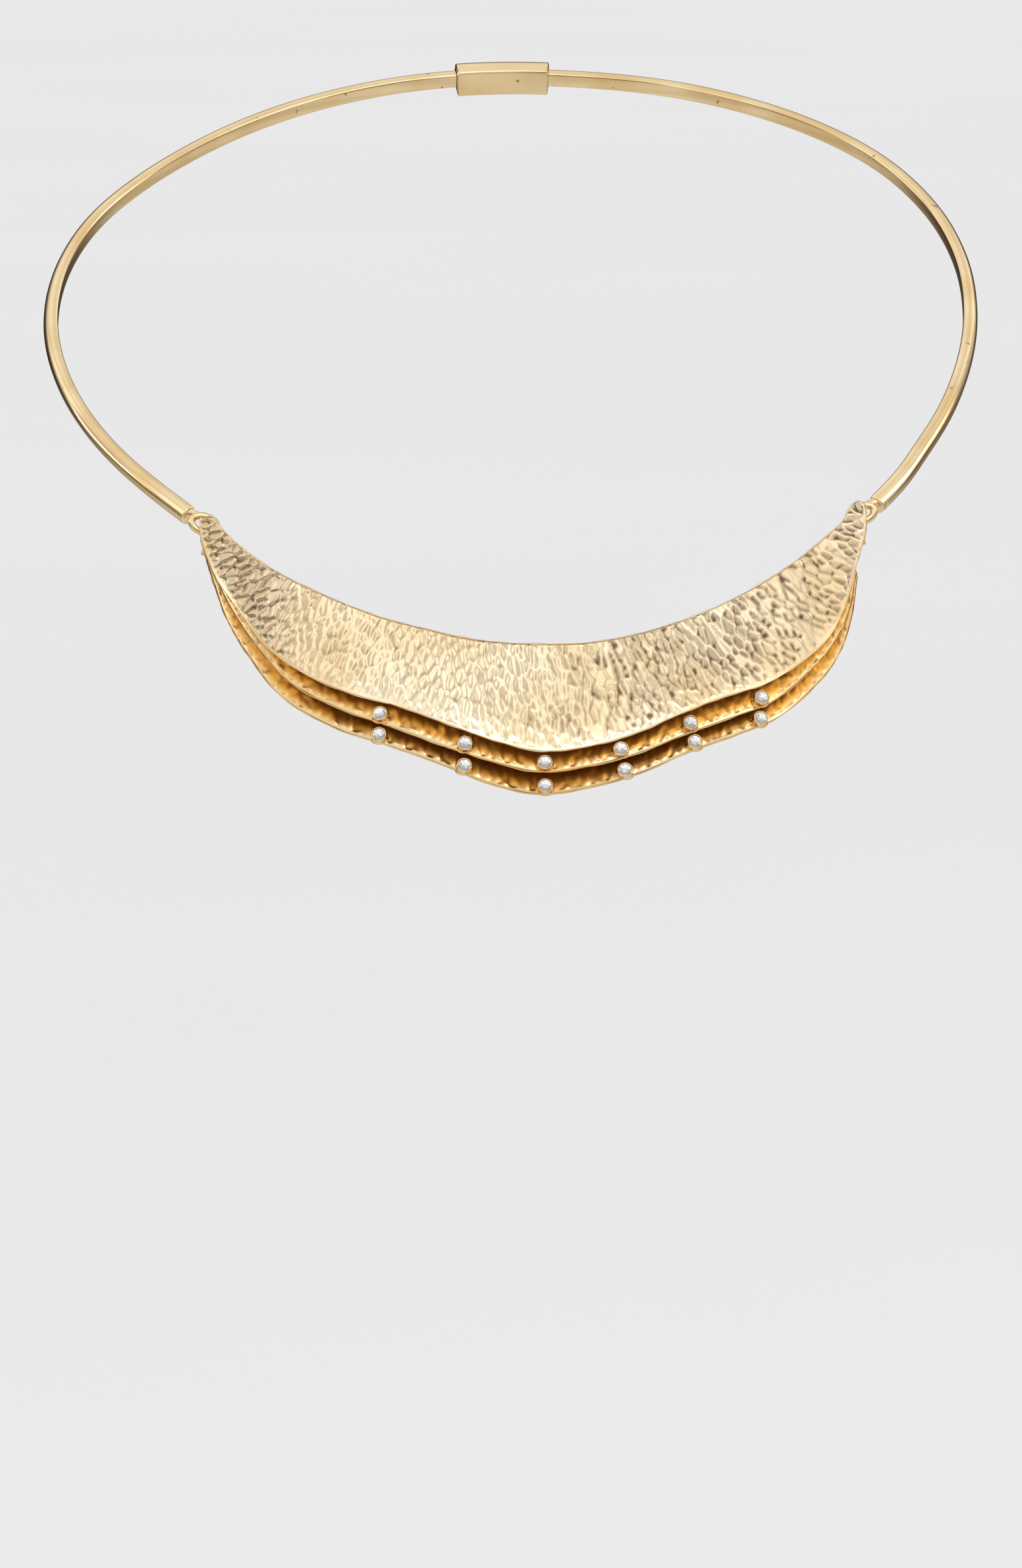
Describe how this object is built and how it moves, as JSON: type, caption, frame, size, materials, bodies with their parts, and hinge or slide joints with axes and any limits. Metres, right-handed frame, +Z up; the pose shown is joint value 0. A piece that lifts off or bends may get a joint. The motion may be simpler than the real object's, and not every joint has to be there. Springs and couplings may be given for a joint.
{
  "type": "rigid collar bib necklace",
  "caption": "Gold-tone rigid collar necklace whose front carries a bib of layered hammered crescents, the lower ones set with round clear crystals in tube settings.",
  "frame": {"origin": "middle of the clasp's inner face, where the collar rests on the nape", "axes": "+X towards the wearer's left, -Y out through the bib, +Z up as worn"},
  "size_m": [0.141, 0.1391, 0.0981],
  "materials": {
    "polished_gold": "polished gold plate, smooth",
    "hammered_gold": "pale gold plate over leaf-shaped hammer marks, satin",
    "crystal": "clear faceted crystal"
  },
  "bodies": {
    "collar": {"collar_right": "polished_gold", "collar_left": "polished_gold", "clasp": "polished_gold"},
    "bib": {"front_plate": "hammered_gold", "middle_plate": "hammered_gold", "back_plate": "hammered_gold", "middle_crystal_1": "crystal", "middle_crystal_2": "crystal", "middle_crystal_3": "crystal", "middle_crystal_4": "crystal", "middle_crystal_5": "crystal", "middle_crystal_6": "crystal", "back_crystal_1": "crystal", "back_crystal_2": "crystal", "back_crystal_3": "crystal", "back_crystal_4": "crystal", "back_crystal_5": "crystal", "back_crystal_6": "crystal"}
  },
  "joints": [
    {"name": "bib_swing", "type": "hinge", "parent": "collar", "child": "bib", "pos_m": [0, -0.10662, -0.05899], "axis": [1, 0, 0], "range_deg": [-10, 100]}
  ]
}
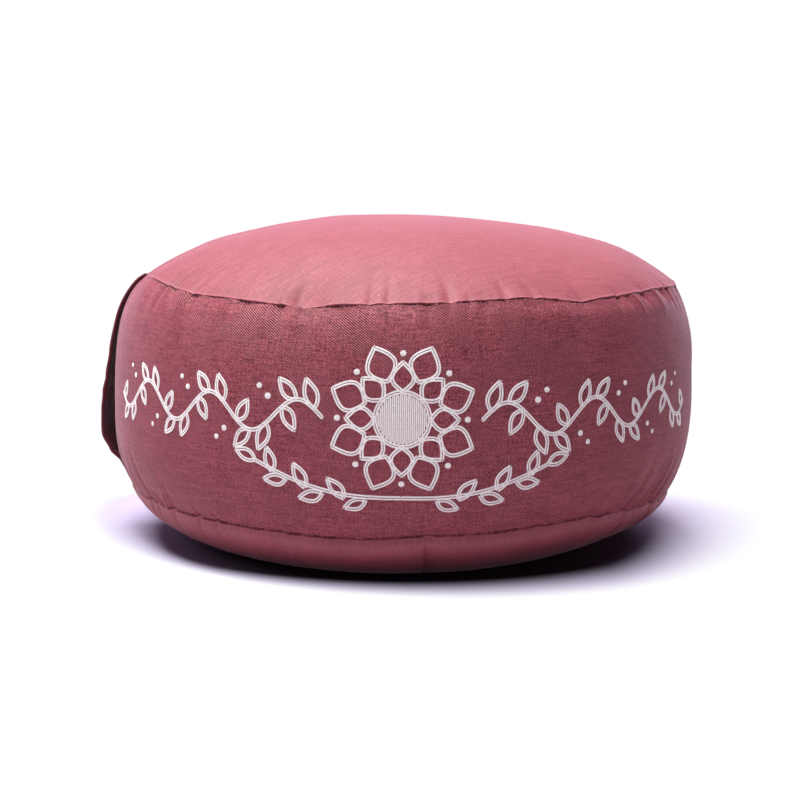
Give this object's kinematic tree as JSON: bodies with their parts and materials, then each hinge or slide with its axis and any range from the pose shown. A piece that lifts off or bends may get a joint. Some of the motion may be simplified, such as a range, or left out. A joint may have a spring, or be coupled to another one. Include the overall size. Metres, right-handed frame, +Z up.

......

**THE REQUEST**
Provide only the count of lines in the material above that hold the word "joints".

**RESPONSE**
2